La verdad es que de la derecha y los empresarios –ambos persiguen lo mismo– nunca esperé gestos filantrópicos, más bien comportamientos depredadores. Alguna vez he contado que cuando desempeñaba un cargo directivo me convidaron a comer los promotores de un centro comercial que se estaba construyendo cerca de Avilés. Durante el almuerzo, uno de los comensales no paraba de ensalzar al impulsor del proyecto, el empresario Manuel Álvarez Lloriana, conocido también como Manolo el Atacau porque –lo decía mi padre– estaba atacau de perres. Como aquel tipo insistía en que Lloriana sólo quería “devolver a Avilés lo que Avilés le dio”, el propio Manolo se vio obligado a puntualizar: “Sí, sí, le debo mucho a Avilés, pero hacemos esto para ganar dinero, eh”. Pues eso.
De la derecha, ya digo, nunca esperé nada, si acaso que nos jodiese un poco más la vida a los asalariados para que los ‘suyos’ tuviesen mayores beneficios, como así ha sido. Pero de la izquierda, quizá porque son los ‘míos’ –“ser pobre y de derechas es del género tonto”, decía un tío de mi mujer– esperaba algo más, aunque tampoco mucho. Como los nosotros de Benedetti, me conformo con poco: “Ustedes cuando aman / exigen bienestar / una cama de cedro / y un colchón especial, / nosotros cuando amamos / es fácil de arreglar / con sábanas qué bueno / sin sábanas da igual”. Sin embargo, más allá de la generalizada desafección hacia la clase política debido a la situación económica, lo cierto es que los ustedes y los nosotros se han igualado en lo peor. En Asturias también tenemos ejemplos de felonías, como el caso Marea, las injustificables dietas que cobraban los diputados o lo que está pasando en Cudillero, por no hablar, claro, de la persecución sindical que sufre el periodista Xuan Cándano, una abyección en toda regla.

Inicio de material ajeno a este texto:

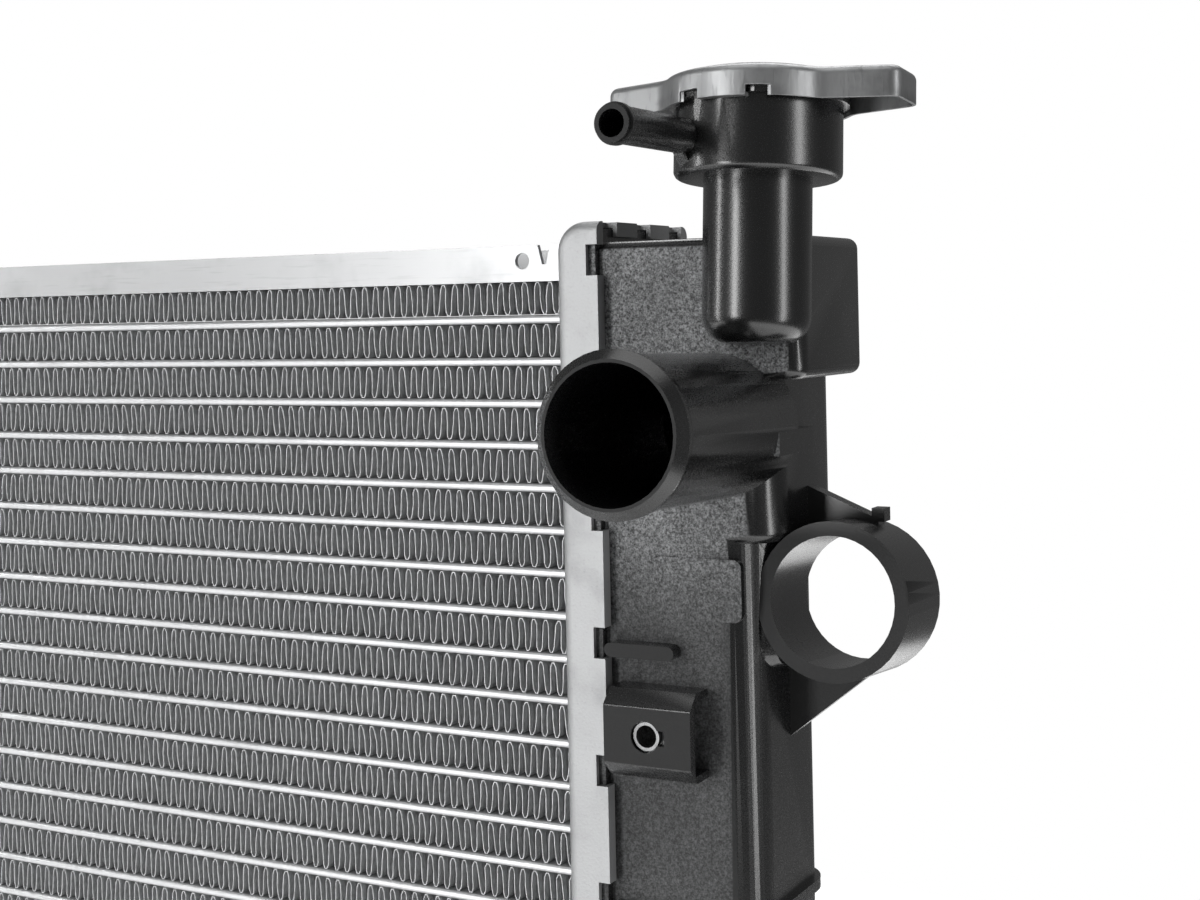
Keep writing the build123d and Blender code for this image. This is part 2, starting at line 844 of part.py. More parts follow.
with BuildPart() as clip_nut_right:
    add(clip_nut(pad_x, pad_level))

clip_nut_right.part.label = "clip_nut_right"
export_step(clip_nut_right.part, "parts/clip_nut_right.step")

with BuildPart() as clip_nuts_left:
    add(clip_nut(pad_x, tube_high - left_pad_drop).mirror(Plane.YZ))
    add(clip_nut(pad_x, core_middle).mirror(Plane.YZ))

clip_nuts_left.part.label = "clip_nuts_left"
export_step(clip_nuts_left.part, "parts/clip_nuts_left.step")

# ---- pressure cap -----------------------------------------------------------------------------------
# Heights in the cap are measured up the neck's axis from the collar's underside.
seal_top = collar_height + top_seal_height
shell_under = seal_top + diaphragm_sheet
shell_top = shell_under + cap_sheet
shell_bore = flange_radius + cap_radial_gap
shell_radius = shell_bore + cap_sheet
skirt_bottom = shell_top - cap_skirt
lug_tip = collar_radius + cap_radial_gap
valve_bottom = collar_floor + seat_height
top_seal_inner = collar_radius - top_seal_width
valve_gasket_radius = collar_bore - valve_side_gap
valve_cup_radius = valve_gasket_radius + valve_cup_gap
plate_bottom = valve_bottom + valve_gasket_height
plate_top = plate_bottom + valve_sheet

with BuildPart() as cap_shell:
    # pressed dish with two grip ears, open underneath
    ear_length = ear_span / 2
    with BuildSketch(neck_plane.offset(skirt_bottom)) as dish_outline:
        Circle(shell_radius)
        with BuildLine():
            Polyline(
                (-ear_length, -ear_tip_width / 2),
                (0, -ear_width / 2 - ear_tip_radius),
                (ear_length, -ear_tip_width / 2),
                (ear_length, ear_tip_width / 2),
                (0, ear_width / 2 + ear_tip_radius),
                (-ear_length, ear_tip_width / 2),
                close=True,
            )
        make_face()
        corners = dish_outline.vertices().group_by(Axis.X)
        fillet(corners[0] + corners[-1], ear_tip_radius)
        roots = dish_outline.vertices().filter_by(
            lambda corner: abs(math.hypot(*tuple(corner)[:2]) - shell_radius) < 0.01
        )
        fillet(roots, ear_root_radius)
    extrude(amount=cap_skirt)
    fillet(cap_shell.faces().sort_by(Axis.Z)[-1].edges(), shell_round)
    offset(amount=-cap_sheet, openings=cap_shell.faces().sort_by(Axis.Z)[0])
    # gaps in the skirt beside the bent lock lugs
    with BuildSketch(neck_plane.offset(skirt_bottom)):
        for side in (-1, 1):
            with Locations(
                (lug_width / 2 + skirt_gap_width / 2, side * shell_radius),
                (-lug_width / 2 - skirt_gap_width / 2, side * shell_radius),
            ):
                Rectangle(skirt_gap_width, 8 * cap_sheet)
    extrude(amount=skirt_gap_height, mode=Mode.SUBTRACT)
    with BuildSketch(neck_plane.offset(skirt_bottom)):
        Circle(shell_radius)
        Circle(lug_tip, mode=Mode.SUBTRACT)
        Rectangle(lug_width, 3 * shell_radius, mode=Mode.INTERSECT)
    extrude(amount=cap_sheet)
    with BuildSketch(neck_plane.offset(shell_under)):
        Circle(rivet_radius + sliding_gap)
    extrude(amount=cap_sheet, mode=Mode.SUBTRACT)

cap_shell.part.label = "cap_shell"
export_step(cap_shell.part, "parts/cap_shell.step")

with BuildPart() as cap_cover:
    with BuildSketch(neck_plane.offset(shell_top)):
        Circle(collar_radius - cover_inset)
        Circle(rivet_head + sliding_gap, mode=Mode.SUBTRACT)
    extrude(amount=cover_height)
    chamfer(cap_cover.edges().filter_by(GeomType.CIRCLE).group_by(SortBy.RADIUS)[-1], 0.3)

cap_cover.part.label = "cap_cover"
export_step(cap_cover.part, "parts/cap_cover.step")

bell_bottom = seal_top - bell_height

with BuildPart() as cap_rivet:
    with BuildSketch(neck_plane.offset(seal_top - bell_sheet - cap_sheet)):
        Circle(rivet_radius)
    extrude(amount=shell_top - seal_top + bell_sheet + cap_sheet + sliding_gap)
    with BuildSketch(neck_plane.offset(shell_top + sliding_gap)):
        Circle(rivet_head)
    extrude(amount=rivet_head_height)
    with BuildSketch(neck_plane.offset(seal_top - bell_sheet - 2 * cap_sheet)):
        Circle(rivet_head)
    extrude(amount=cap_sheet)

cap_rivet.part.label = "cap_rivet"
export_step(cap_rivet.part, "parts/cap_rivet.step")

with BuildPart() as cap_diaphragm:
    with BuildSketch(neck_plane.offset(seal_top)):
        Circle(collar_radius)
        Circle(rivet_radius, mode=Mode.SUBTRACT)
    extrude(amount=diaphragm_sheet - sliding_gap / 3)

cap_diaphragm.part.label = "cap_diaphragm"
export_step(cap_diaphragm.part, "parts/cap_diaphragm.step")

with BuildPart() as cap_top_seal:
    with BuildSketch(neck_plane.offset(collar_height + sliding_gap / 3)):
        Circle(collar_radius)
        Circle(top_seal_inner, mode=Mode.SUBTRACT)
    extrude(amount=top_seal_height - sliding_gap / 3)

cap_top_seal.part.label = "cap_top_seal"
export_step(cap_top_seal.part, "parts/cap_top_seal.step")

with BuildPart() as cap_bell:
    with BuildSketch(neck_plane.offset(seal_top - bell_sheet)):
        Circle(top_seal_inner - sliding_gap)
        Circle(rivet_radius, mode=Mode.SUBTRACT)
    extrude(amount=bell_sheet)
    with BuildSketch(neck_plane.offset(bell_bottom)):
        Circle(bell_radius)
        Circle(bell_radius - bell_sheet, mode=Mode.SUBTRACT)
    extrude(amount=bell_height)

cap_bell.part.label = "cap_bell"
export_step(cap_bell.part, "parts/cap_bell.step")

spring_low = plate_top + spring_wire / 2
spring_high = seal_top - bell_sheet - spring_wire / 2


def coil(base, radius, wire, rise, turns):
    """Round-wire helical spring standing on a plane."""
    with BuildPart() as body:
        with BuildLine(base) as path:
            Helix(rise / turns, rise, radius)
        with BuildSketch(Plane(origin=path.line @ 0, z_dir=path.line % 0)):
            Circle(wire / 2)
        sweep(path=path.line, is_frenet=True)
    return body.part


with BuildPart() as pressure_spring:
    add(coil(neck_plane.offset(spring_low), spring_radius, spring_wire, spring_high - spring_low, spring_turns))

pressure_spring.part.label = "pressure_spring"
export_step(pressure_spring.part, "parts/pressure_spring.step")

with BuildPart() as pressure_gasket:
    with BuildSketch(neck_plane.offset(valve_bottom)):
        Circle(valve_gasket_radius)
        Circle(valve_gasket_inner, mode=Mode.SUBTRACT)
    extrude(amount=valve_gasket_height)

pressure_gasket.part.label = "pressure_gasket"
export_step(pressure_gasket.part, "parts/pressure_gasket.step")

with BuildPart() as pressure_plate:
    with BuildSketch(neck_plane.offset(plate_bottom)):
        Circle(valve_cup_radius + valve_sheet)
        Circle(vacuum_hole, mode=Mode.SUBTRACT)
    extrude(amount=valve_sheet)
    with BuildSketch(neck_plane.offset(plate_bottom - valve_cup_skirt)):
        Circle(valve_cup_radius + valve_sheet)
        Circle(valve_cup_radius, mode=Mode.SUBTRACT)
    extrude(amount=valve_cup_skirt)
    with BuildSketch(neck_plane.offset(plate_top)):
        Circle(bell_radius - bell_sheet - sliding_gap)
        Circle(bell_radius - bell_sheet - sliding_gap - valve_sheet, mode=Mode.SUBTRACT)
    extrude(amount=valve_sleeve_height)

pressure_plate.part.label = "pressure_plate"
export_step(pressure_plate.part, "parts/pressure_plate.step")

vacuum_top = plate_bottom - sliding_gap / 3
vacuum_tip = plate_top + vacuum_spring_wire + vacuum_rise

with BuildPart() as vacuum_valve:
    with BuildSketch(neck_plane.offset(vacuum_top - vacuum_sheet)):
        Circle(vacuum_radius)
    extrude(amount=vacuum_sheet)
    with BuildSketch(neck_plane.offset(vacuum_top)):
        Circle(vacuum_stem)
    extrude(amount=vacuum_tip - vacuum_top)
    with BuildSketch(neck_plane.offset(vacuum_tip)):
        Circle(vacuum_spring_radius + vacuum_spring_wire)
    extrude(amount=vacuum_sheet)

vacuum_valve.part.label = "vacuum_valve"
export_step(vacuum_valve.part, "parts/vacuum_valve.step")

small_low = plate_top + vacuum_spring_wire / 2
small_rise = vacuum_tip - plate_top - vacuum_spring_wire

with BuildPart() as vacuum_spring:
    add(
        coil(
            neck_plane.offset(small_low),
            vacuum_spring_radius + vacuum_spring_gap,
            vacuum_spring_wire,
            small_rise,
            vacuum_spring_turns,
        )
    )

vacuum_spring.part.label = "vacuum_spring"
export_step(vacuum_spring.part, "parts/vacuum_spring.step")

# ---- drain cock -------------------------------------------------------------------------------------
stem_length = drain_boss_stand + drain_seal_wire
seal_depth = stem_length - 2 * drain_seal_wire

with BuildPart() as drain_cock:
    with BuildSketch(drain_plane.offset(-drain_head_gap)):
        Circle(drain_stem_radius)
    extrude(amount=seal_depth + drain_head_gap)
    with BuildSketch(drain_plane.offset(seal_depth)):
        Circle(drain_seal_seat)
    extrude(amount=2 * drain_seal_wire)
    with BuildSketch(drain_plane.offset(seal_depth + drain_seal_wire + drain_head_gap)):
        Circle(drain_stem_radius)
    extrude(amount=drain_seal_wire)
    with BuildSketch(drain_plane.offset(-drain_head_gap)):
        Circle(drain_head_radius)
    extrude(amount=-drain_head_height)
    with BuildSketch(drain_plane.offset(-drain_head_gap - drain_head_height)):
        RectangleRounded(2 * drain_head_radius, drain_wing_sheet, drain_wing_sheet / 2 - 0.1)
    extrude(amount=-drain_wing_height)

drain_cock.part.label = "drain_cock"
export_step(drain_cock.part, "parts/drain_cock.step")

with BuildPart() as drain_seal:
    with BuildSketch(drain_plane.offset(seal_depth + drain_head_gap / 4)):
        Circle(drain_seal_radius)
        Circle(drain_seal_seat + sliding_gap / 3, mode=Mode.SUBTRACT)
    extrude(amount=drain_seal_wire)

drain_seal.part.label = "drain_seal"
export_step(drain_seal.part, "parts/drain_seal.step")
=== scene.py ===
"""Looks of the cross-flow radiator: fine fin ribbons, softened mouldings and pressings, finishes and studio.

Lengths are in metres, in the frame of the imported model: +X along the tubes towards the inlet tank,
+Y away from the hose spigots, +Z up.
"""

from __future__ import annotations

import logging
import math
from dataclasses import dataclass, field
from enum import Enum
from typing import Any, Iterable, Union

import bpy
from mathutils import Matrix, Vector

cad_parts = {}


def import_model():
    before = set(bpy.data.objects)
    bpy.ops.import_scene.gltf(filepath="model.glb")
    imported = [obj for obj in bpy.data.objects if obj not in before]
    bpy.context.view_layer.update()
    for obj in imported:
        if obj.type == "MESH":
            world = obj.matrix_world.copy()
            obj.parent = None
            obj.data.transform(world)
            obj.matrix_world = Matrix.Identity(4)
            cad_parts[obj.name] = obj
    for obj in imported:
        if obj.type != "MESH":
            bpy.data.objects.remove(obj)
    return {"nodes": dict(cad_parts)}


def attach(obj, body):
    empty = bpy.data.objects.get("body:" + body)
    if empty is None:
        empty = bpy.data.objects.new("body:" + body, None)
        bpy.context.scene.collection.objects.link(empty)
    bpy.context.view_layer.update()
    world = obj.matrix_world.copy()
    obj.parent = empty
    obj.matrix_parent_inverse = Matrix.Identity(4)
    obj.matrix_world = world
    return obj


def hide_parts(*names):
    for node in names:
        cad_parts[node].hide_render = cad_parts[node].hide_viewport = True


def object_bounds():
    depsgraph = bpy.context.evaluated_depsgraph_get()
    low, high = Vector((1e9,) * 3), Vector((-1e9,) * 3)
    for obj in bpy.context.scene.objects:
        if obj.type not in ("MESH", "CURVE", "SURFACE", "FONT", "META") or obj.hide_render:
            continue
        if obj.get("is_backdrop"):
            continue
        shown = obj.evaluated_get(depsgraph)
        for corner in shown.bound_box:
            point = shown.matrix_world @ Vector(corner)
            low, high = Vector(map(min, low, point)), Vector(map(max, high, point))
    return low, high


MM = 0.001
MERGE_REACH = 0.002 * MM
FLAT_DEGREES = 0.4
ROUNDING_SEGMENTS = 2
log = logging.getLogger("radiator")

Number = Union[int, float]
Triple = tuple[float, float, float]


class Body(Enum):
    """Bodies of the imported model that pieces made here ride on."""

    RADIATOR = "radiator"
    CAP_HANDLE = "cap_handle"


class Slot(Enum):
    """Names of material slots that the softened parts carry."""

    FINS = "fin_aluminium"
    PLATES = "plate_aluminium"
    HEADERS = "header_aluminium"
    TANKS = "tank_nylon"
    CAP = "cap_steel"


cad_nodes: dict[str, bpy.types.Object] = {}


# ---- modelling steps -------------------------------------------------------------------------------


def deselect_all() -> None:
    """Leaves nothing selected."""
    if bpy.context.object and bpy.context.object.mode != "OBJECT":
        bpy.ops.object.mode_set(mode="OBJECT")
    bpy.ops.object.select_all(action="DESELECT")


def pick(piece: bpy.types.Object) -> None:
    """Makes one object the only selected and the active one.

    Args:
        piece: The object to work on.
    """
    deselect_all()
    piece.select_set(True)
    bpy.context.view_layer.objects.active = piece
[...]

El problema es que la gente como Atticus, personas de una pieza, no abunda en algunos estamentos de nuestra sociedad, en los partidos políticos, los sindicatos o el empresariado. O, mejor dicho, no hay tantos como debieran. De hecho, parece que la mayoría han sido fulminados por una de esas bombas que acaban con todo rastro de vida pero dejan intactas las cosas materiales. Quizá porque por España pasó de largo la reforma calvinista, nos empieza a parecer excepcional lo que debería ser común y ensalzamos conductas que no tienen nada de asombrosas, salvo porque cada vez son más insólitas en una sociedad que ha perdido la normalidad moral. Los intachables cotizan hoy a la baja: al que no roba pudiendo hacerlo lo llamamos tonto y al chorizo que se va de balde avispado.
Como además de ingenuo debo de ser tonto –cuando compro algo exijo un buen servicio posventa–, yo, sinceramente, tenía cierta esperanza en que Javier Fernández fuese uno de los muchos Atticus Finch que, soñaba, poblaban la izquierda. Las referencias eran inmejorables. En mi ensoñación no di crédito a aquel sociólogo que salió escaldado de uno de los gobiernos de Tini Areces cuando dijo que el problema del PSOE al preparar el recambio para la presidencia del Principado era que había un presidente que se resistía a irse y un posible sustituto con pereza de serlo. El final de la historia es bien conocido: como decía Pepe Iglesias el Zorro, aquel popular radiofonista de la SER en los años sesenta, “y del pobre Fernández nunca más se supo”.